Written problem
Return the complete listing that follows, with each line reproduced exactly.

======== Given data

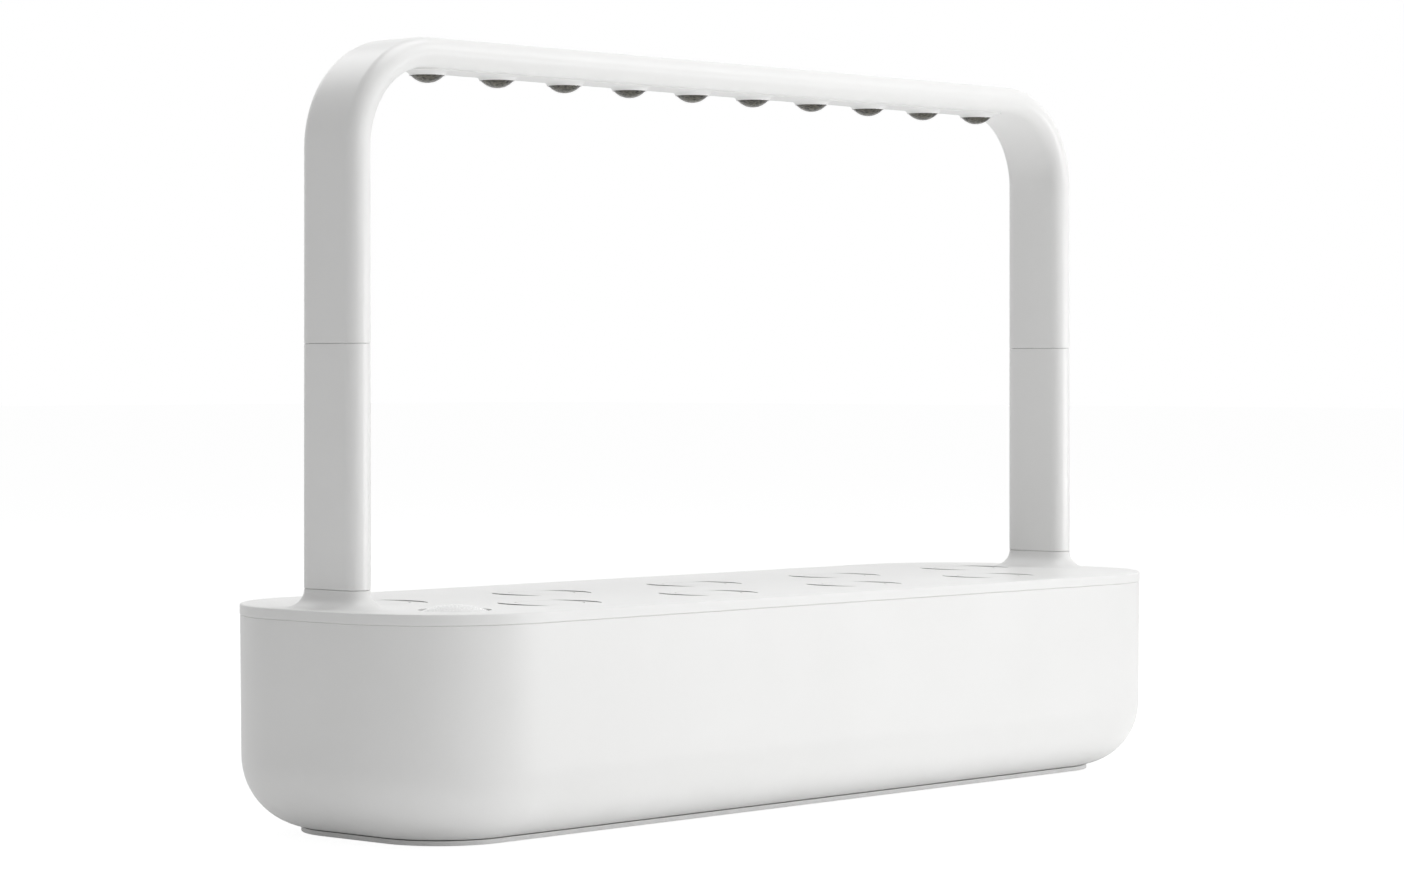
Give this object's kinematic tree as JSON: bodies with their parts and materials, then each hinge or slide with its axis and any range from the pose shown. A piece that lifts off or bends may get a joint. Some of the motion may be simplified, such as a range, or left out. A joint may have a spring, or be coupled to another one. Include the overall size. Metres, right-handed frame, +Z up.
{
  "type": "countertop hydroponic garden",
  "caption": "Long white water tank with rounded ends, a flush lid of plant cups with crescent finger slots, and a lamp arch with smoked lenses on two round-ended arms.",
  "frame": {"origin": "under the middle of the foot, on the surface that the pads stand on", "axes": "+X along the tank to the right, -Y towards the front where the water float is, +Z up"},
  "size_m": [0.61, 0.187, 0.4008],
  "materials": {
    "white_plastic": "satin moulded",
    "gloss_white": "semi-gloss moulded",
    "grey_plastic": "moulded",
    "black_plastic": "moulded",
    "smoked_lens": "smoked translucent, polished",
    "pad_rubber": "matt",
    "growing_soil": "fibrous growing medium",
    "wick_felt": "needle felt",
    "foam": "closed-cell foam",
    "board_metal": "white-coated aluminium board"
  },
  "bodies": {
    "tank": {"water_tank": "white_plastic", "base_foot": "white_plastic", "pad_front_left": "pad_rubber", "pad_front_right": "pad_rubber", "pad_back_left": "pad_rubber", "pad_back_right": "pad_rubber"},
    "lid": {"lid": "white_plastic", "dc_inlet": "black_plastic", "power_lead": "black_plastic", "spigot_lower_left": "grey_plastic", "spigot_lower_right": "grey_plastic"},
    "cup_1": {"plant_cup_1": "white_plastic", "wick_1": "wick_felt"},
    "cup_2": {"plant_cup_2": "white_plastic", "wick_2": "wick_felt"},
    "cup_3": {"plant_cup_3": "white_plastic", "wick_3": "wick_felt"},
    "cup_4": {"plant_cup_4": "white_plastic", "wick_4": "wick_felt"},
    "cup_5": {"plant_cup_5": "white_plastic", "wick_5": "wick_felt"},
    "cup_6": {"plant_cup_6": "white_plastic", "wick_6": "wick_felt"},
    "cup_7": {"plant_cup_7": "white_plastic", "wick_7": "wick_felt"},
    "cup_8": {"plant_cup_8": "white_plastic", "wick_8": "wick_felt"},
    "cup_9": {"plant_cup_9": "white_plastic", "wick_9": "wick_felt"},
    "pod_1": {"growing_plug_1": "growing_soil", "pod_cover_1": "white_plastic"},
    "pod_2": {"growing_plug_2": "growing_soil", "pod_cover_2": "white_plastic"},
    "pod_3": {"growing_plug_3": "growing_soil", "pod_cover_3": "white_plastic"},
    "pod_4": {"growing_plug_4": "growing_soil", "pod_cover_4": "white_plastic"},
    "pod_5": {"growing_plug_5": "growing_soil", "pod_cover_5": "white_plastic"},
    "pod_6": {"growing_plug_6": "growing_soil", "pod_cover_6": "white_plastic"},
    "pod_7": {"growing_plug_7": "growing_soil", "pod_cover_7": "white_plastic"},
    "pod_8": {"growing_plug_8": "growing_soil", "pod_cover_8": "white_plastic"},
    "pod_9": {"growing_plug_9": "growing_soil", "pod_cover_9": "white_plastic"},
    "float": {"float_cap": "gloss_white", "float_block": "foam"},
    "arm_left": {"extension_left": "white_plastic", "spigot_upper_left": "grey_plastic"},
    "arm_right": {"extension_right": "white_plastic", "spigot_upper_right": "grey_plastic"},
    "lamp": {"lamp_arch": "white_plastic", "led_panel": "white_plastic", "lens_strip": "smoked_lens", "led_board": "board_metal", "driver_module": "black_plastic"}
  },
  "joints": [
    {"name": "lid_lift", "type": "slide", "parent": "tank", "child": "lid", "axis": [0, 0, 1], "range_m": [0, 0.12]},
    {"name": "cup_1_lift", "type": "slide", "parent": "lid", "child": "cup_1", "axis": [0, 0, 1], "range_m": [0, 0.11]},
    {"name": "cup_2_lift", "type": "slide", "parent": "lid", "child": "cup_2", "axis": [0, 0, 1], "range_m": [0, 0.11]},
    {"name": "cup_3_lift", "type": "slide", "parent": "lid", "child": "cup_3", "axis": [0, 0, 1], "range_m": [0, 0.11]},
    {"name": "cup_4_lift", "type": "slide", "parent": "lid", "child": "cup_4", "axis": [0, 0, 1], "range_m": [0, 0.11]},
    {"name": "cup_5_lift", "type": "slide", "parent": "lid", "child": "cup_5", "axis": [0, 0, 1], "range_m": [0, 0.11]},
    {"name": "cup_6_lift", "type": "slide", "parent": "lid", "child": "cup_6", "axis": [0, 0, 1], "range_m": [0, 0.11]},
    {"name": "cup_7_lift", "type": "slide", "parent": "lid", "child": "cup_7", "axis": [0, 0, 1], "range_m": [0, 0.11]},
    {"name": "cup_8_lift", "type": "slide", "parent": "lid", "child": "cup_8", "axis": [0, 0, 1], "range_m": [0, 0.11]},
    {"name": "cup_9_lift", "type": "slide", "parent": "lid", "child": "cup_9", "axis": [0, 0, 1], "range_m": [0, 0.11]},
    {"name": "pod_1_lift", "type": "slide", "parent": "cup_1", "child": "pod_1", "axis": [0, 0, 1], "range_m": [0, 0.062]},
    {"name": "pod_2_lift", "type": "slide", "parent": "cup_2", "child": "pod_2", "axis": [0, 0, 1], "range_m": [0, 0.062]},
    {"name": "pod_3_lift", "type": "slide", "parent": "cup_3", "child": "pod_3", "axis": [0, 0, 1], "range_m": [0, 0.062]},
    {"name": "pod_4_lift", "type": "slide", "parent": "cup_4", "child": "pod_4", "axis": [0, 0, 1], "range_m": [0, 0.062]},
    {"name": "pod_5_lift", "type": "slide", "parent": "cup_5", "child": "pod_5", "axis": [0, 0, 1], "range_m": [0, 0.062]},
    {"name": "pod_6_lift", "type": "slide", "parent": "cup_6", "child": "pod_6", "axis": [0, 0, 1], "range_m": [0, 0.062]},
    {"name": "pod_7_lift", "type": "slide", "parent": "cup_7", "child": "pod_7", "axis": [0, 0, 1], "range_m": [0, 0.062]},
    {"name": "pod_8_lift", "type": "slide", "parent": "cup_8", "child": "pod_8", "axis": [0, 0, 1], "range_m": [0, 0.062]},
    {"name": "pod_9_lift", "type": "slide", "parent": "cup_9", "child": "pod_9", "axis": [0, 0, 1], "range_m": [0, 0.062]},
    {"name": "float_rise", "type": "slide", "parent": "lid", "child": "float", "axis": [0, 0, 1], "range_m": [0, 0.022]},
    {"name": "arm_left_lift", "type": "slide", "parent": "lid", "child": "arm_left", "axis": [0, 0, 1], "range_m": [0, 0.03]},
    {"name": "arm_right_lift", "type": "slide", "parent": "lid", "child": "arm_right", "axis": [0, 0, 1], "range_m": [0, 0.03]},
    {"name": "lamp_lift", "type": "slide", "parent": "arm_left", "child": "lamp", "axis": [0, 0, 1], "range_m": [0, 0.03]}
  ],
  "couplings": [
    {"joint": "arm_right_lift", "follows": "arm_left_lift", "ratio": 1}
  ]
}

================

Written response
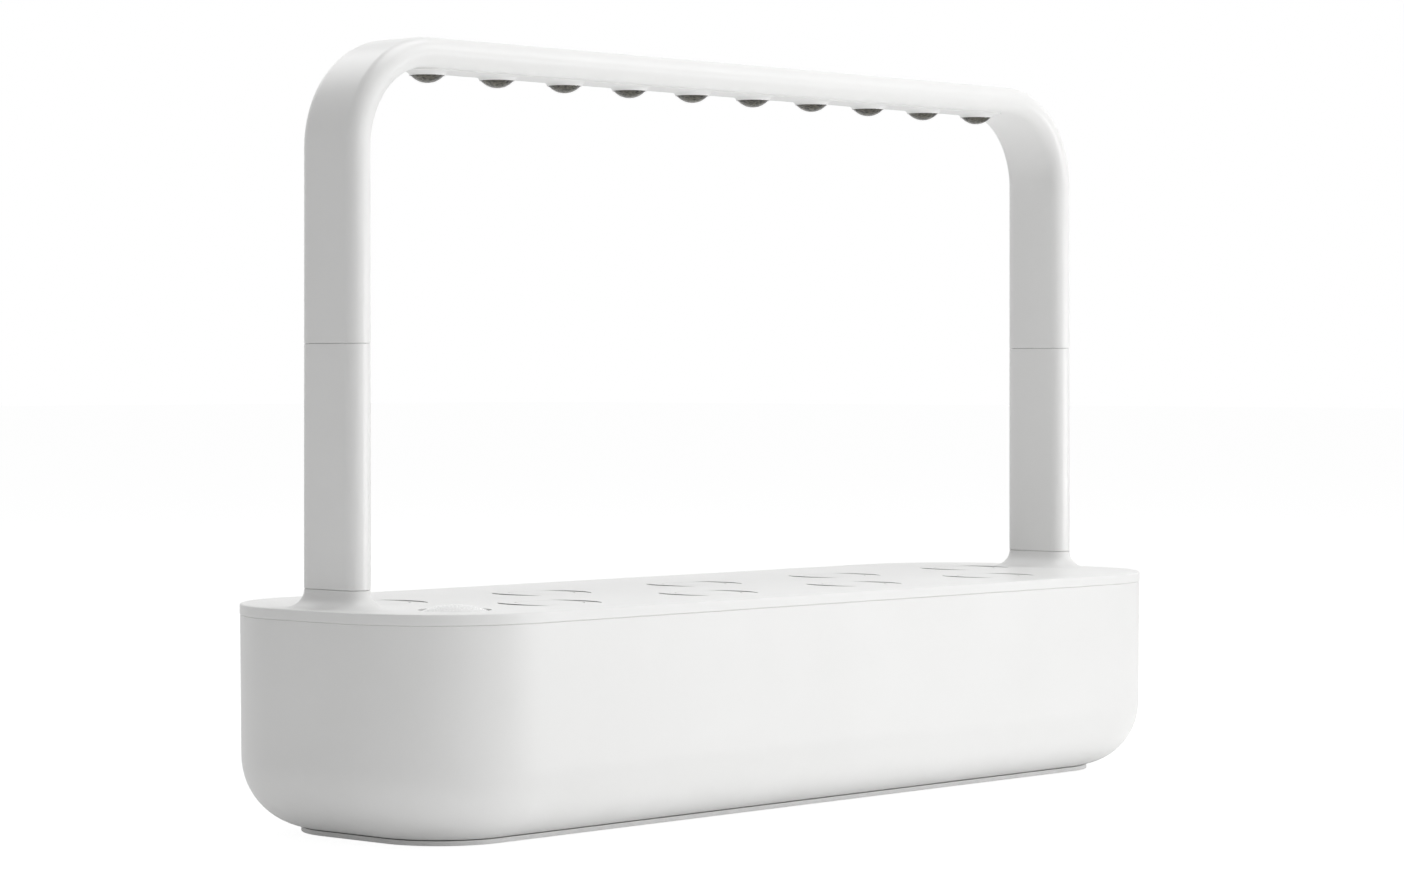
Give this object's kinematic tree as JSON: bodies with their parts and materials, then each hinge or slide with its axis and any range from the pose shown. A piece that lifts off or bends may get a joint. Some of the motion may be simplified, such as a range, or left out. A joint may have a spring, or be coupled to another one. Include the overall size. Metres, right-handed frame, +Z up.
{
  "type": "countertop hydroponic garden",
  "caption": "Long white water tank with rounded ends, a flush lid of plant cups with crescent finger slots, and a lamp arch with smoked lenses on two round-ended arms.",
  "frame": {"origin": "under the middle of the foot, on the surface that the pads stand on", "axes": "+X along the tank to the right, -Y towards the front where the water float is, +Z up"},
  "size_m": [0.61, 0.187, 0.4008],
  "materials": {
    "white_plastic": "satin moulded",
    "gloss_white": "semi-gloss moulded",
    "grey_plastic": "moulded",
    "black_plastic": "moulded",
    "smoked_lens": "smoked translucent, polished",
    "pad_rubber": "matt",
    "growing_soil": "fibrous growing medium",
    "wick_felt": "needle felt",
    "foam": "closed-cell foam",
    "board_metal": "white-coated aluminium board"
  },
  "bodies": {
    "tank": {"water_tank": "white_plastic", "base_foot": "white_plastic", "pad_front_left": "pad_rubber", "pad_front_right": "pad_rubber", "pad_back_left": "pad_rubber", "pad_back_right": "pad_rubber"},
    "lid": {"lid": "white_plastic", "dc_inlet": "black_plastic", "power_lead": "black_plastic", "spigot_lower_left": "grey_plastic", "spigot_lower_right": "grey_plastic"},
    "cup_1": {"plant_cup_1": "white_plastic", "wick_1": "wick_felt"},
    "cup_2": {"plant_cup_2": "white_plastic", "wick_2": "wick_felt"},
    "cup_3": {"plant_cup_3": "white_plastic", "wick_3": "wick_felt"},
    "cup_4": {"plant_cup_4": "white_plastic", "wick_4": "wick_felt"},
    "cup_5": {"plant_cup_5": "white_plastic", "wick_5": "wick_felt"},
    "cup_6": {"plant_cup_6": "white_plastic", "wick_6": "wick_felt"},
    "cup_7": {"plant_cup_7": "white_plastic", "wick_7": "wick_felt"},
    "cup_8": {"plant_cup_8": "white_plastic", "wick_8": "wick_felt"},
    "cup_9": {"plant_cup_9": "white_plastic", "wick_9": "wick_felt"},
    "pod_1": {"growing_plug_1": "growing_soil", "pod_cover_1": "white_plastic"},
    "pod_2": {"growing_plug_2": "growing_soil", "pod_cover_2": "white_plastic"},
    "pod_3": {"growing_plug_3": "growing_soil", "pod_cover_3": "white_plastic"},
    "pod_4": {"growing_plug_4": "growing_soil", "pod_cover_4": "white_plastic"},
    "pod_5": {"growing_plug_5": "growing_soil", "pod_cover_5": "white_plastic"},
    "pod_6": {"growing_plug_6": "growing_soil", "pod_cover_6": "white_plastic"},
    "pod_7": {"growing_plug_7": "growing_soil", "pod_cover_7": "white_plastic"},
    "pod_8": {"growing_plug_8": "growing_soil", "pod_cover_8": "white_plastic"},
    "pod_9": {"growing_plug_9": "growing_soil", "pod_cover_9": "white_plastic"},
    "float": {"float_cap": "gloss_white", "float_block": "foam"},
    "arm_left": {"extension_left": "white_plastic", "spigot_upper_left": "grey_plastic"},
    "arm_right": {"extension_right": "white_plastic", "spigot_upper_right": "grey_plastic"},
    "lamp": {"lamp_arch": "white_plastic", "led_panel": "white_plastic", "lens_strip": "smoked_lens", "led_board": "board_metal", "driver_module": "black_plastic"}
  },
  "joints": [
    {"name": "lid_lift", "type": "slide", "parent": "tank", "child": "lid", "axis": [0, 0, 1], "range_m": [0, 0.12]},
    {"name": "cup_1_lift", "type": "slide", "parent": "lid", "child": "cup_1", "axis": [0, 0, 1], "range_m": [0, 0.11]},
    {"name": "cup_2_lift", "type": "slide", "parent": "lid", "child": "cup_2", "axis": [0, 0, 1], "range_m": [0, 0.11]},
    {"name": "cup_3_lift", "type": "slide", "parent": "lid", "child": "cup_3", "axis": [0, 0, 1], "range_m": [0, 0.11]},
    {"name": "cup_4_lift", "type": "slide", "parent": "lid", "child": "cup_4", "axis": [0, 0, 1], "range_m": [0, 0.11]},
    {"name": "cup_5_lift", "type": "slide", "parent": "lid", "child": "cup_5", "axis": [0, 0, 1], "range_m": [0, 0.11]},
    {"name": "cup_6_lift", "type": "slide", "parent": "lid", "child": "cup_6", "axis": [0, 0, 1], "range_m": [0, 0.11]},
    {"name": "cup_7_lift", "type": "slide", "parent": "lid", "child": "cup_7", "axis": [0, 0, 1], "range_m": [0, 0.11]},
    {"name": "cup_8_lift", "type": "slide", "parent": "lid", "child": "cup_8", "axis": [0, 0, 1], "range_m": [0, 0.11]},
    {"name": "cup_9_lift", "type": "slide", "parent": "lid", "child": "cup_9", "axis": [0, 0, 1], "range_m": [0, 0.11]},
    {"name": "pod_1_lift", "type": "slide", "parent": "cup_1", "child": "pod_1", "axis": [0, 0, 1], "range_m": [0, 0.062]},
    {"name": "pod_2_lift", "type": "slide", "parent": "cup_2", "child": "pod_2", "axis": [0, 0, 1], "range_m": [0, 0.062]},
    {"name": "pod_3_lift", "type": "slide", "parent": "cup_3", "child": "pod_3", "axis": [0, 0, 1], "range_m": [0, 0.062]},
    {"name": "pod_4_lift", "type": "slide", "parent": "cup_4", "child": "pod_4", "axis": [0, 0, 1], "range_m": [0, 0.062]},
    {"name": "pod_5_lift", "type": "slide", "parent": "cup_5", "child": "pod_5", "axis": [0, 0, 1], "range_m": [0, 0.062]},
    {"name": "pod_6_lift", "type": "slide", "parent": "cup_6", "child": "pod_6", "axis": [0, 0, 1], "range_m": [0, 0.062]},
    {"name": "pod_7_lift", "type": "slide", "parent": "cup_7", "child": "pod_7", "axis": [0, 0, 1], "range_m": [0, 0.062]},
    {"name": "pod_8_lift", "type": "slide", "parent": "cup_8", "child": "pod_8", "axis": [0, 0, 1], "range_m": [0, 0.062]},
    {"name": "pod_9_lift", "type": "slide", "parent": "cup_9", "child": "pod_9", "axis": [0, 0, 1], "range_m": [0, 0.062]},
    {"name": "float_rise", "type": "slide", "parent": "lid", "child": "float", "axis": [0, 0, 1], "range_m": [0, 0.022]},
    {"name": "arm_left_lift", "type": "slide", "parent": "lid", "child": "arm_left", "axis": [0, 0, 1], "range_m": [0, 0.03]},
    {"name": "arm_right_lift", "type": "slide", "parent": "lid", "child": "arm_right", "axis": [0, 0, 1], "range_m": [0, 0.03]},
    {"name": "lamp_lift", "type": "slide", "parent": "arm_left", "child": "lamp", "axis": [0, 0, 1], "range_m": [0, 0.03]}
  ],
  "couplings": [
    {"joint": "arm_right_lift", "follows": "arm_left_lift", "ratio": 1}
  ]
}